Joseph Andras, nascido em 1984, tinha então 32 anos. Sabendo que o júri teria o seu livro em consideração, comunicou à sua editora que não iria a Paris para a cerimónia, convencido de que isso bastaria para que o desconsiderassem para o prémio. A editora esteve presente na cerimónia e ouviu, da boca do júri, o anúncio do vencedor. Disse que Andras não apreciava o mediatismo, motivo pelo qual não se encontrava presente, mas que estava feliz por ser o vencedor. Dias depois, Joseph Andras viu-se forçado a contradizer a sua editora, recusando o prémio, com a justificação de que não aprovava a institucionalização da escrita nem a ideia de competição.

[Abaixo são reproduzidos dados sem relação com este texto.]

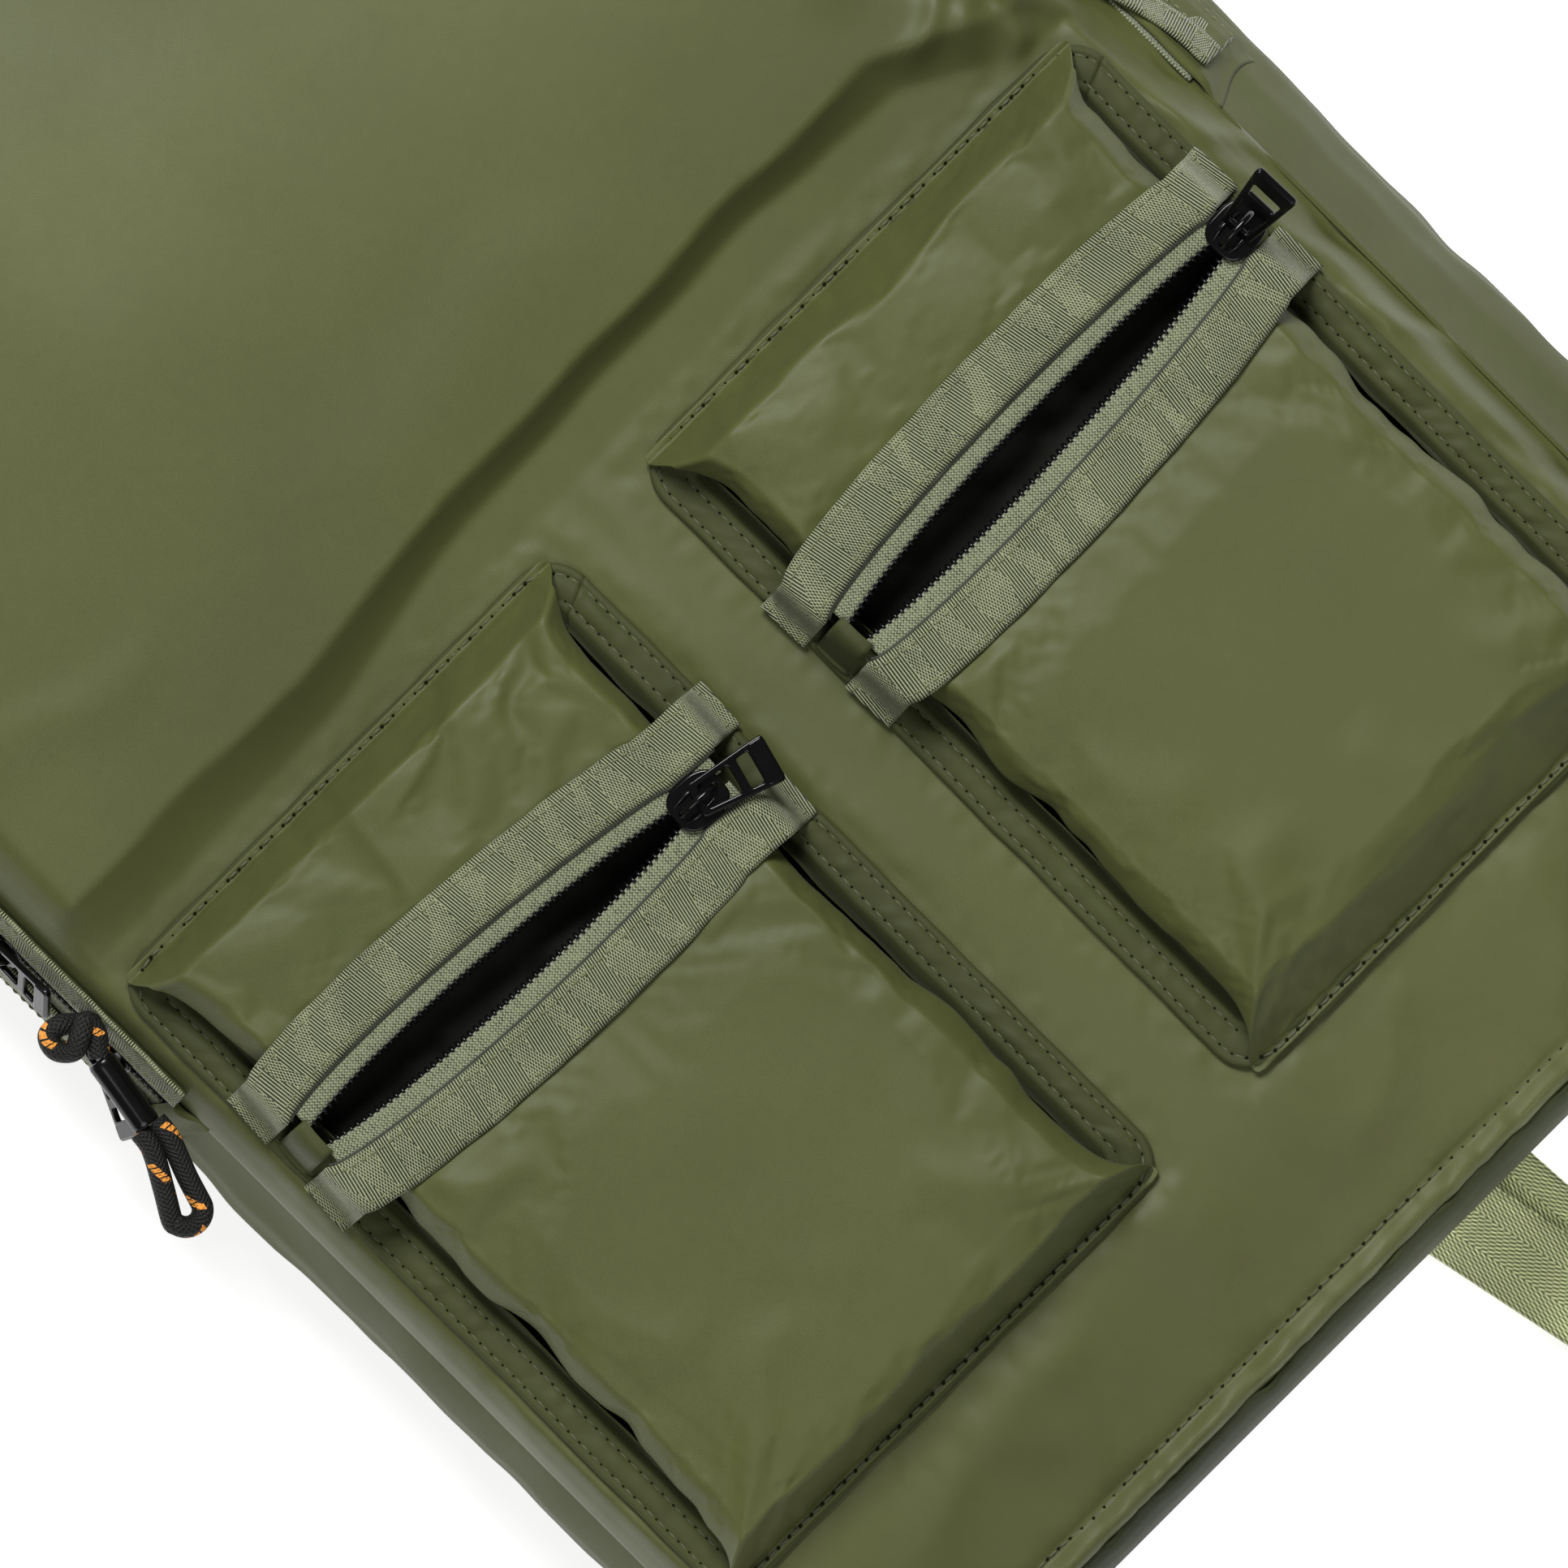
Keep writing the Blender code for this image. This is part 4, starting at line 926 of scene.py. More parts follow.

[...] Se há um defeito a apontar a esta obra é apenas o de ser tão curta. A prosa encantatória de Joseph Andras — os diálogos metidos sem marcação a meio dos parágrafos, as imagens poéticas a despontarem sem aviso — deixa-nos órfãos ao fechar o livro. Podia ter contado a infância de Iveton, o início da sua militância, a sua amizade com Henri Maillot (outro militante anti-colonialista), a sua relação com o filho de Hélène, que Fernand adoptou como seu. Podia ter sido mais, sim, mas naquilo que é, o romance de estreia de Joseph Andras não falha em nada, é uma obra maior. O livro foi adaptado ao cinema em 2020 por Hélier Cisterne, com estreia comercial em 2021, mas ainda sem notícias da sua chegada a Portugal.»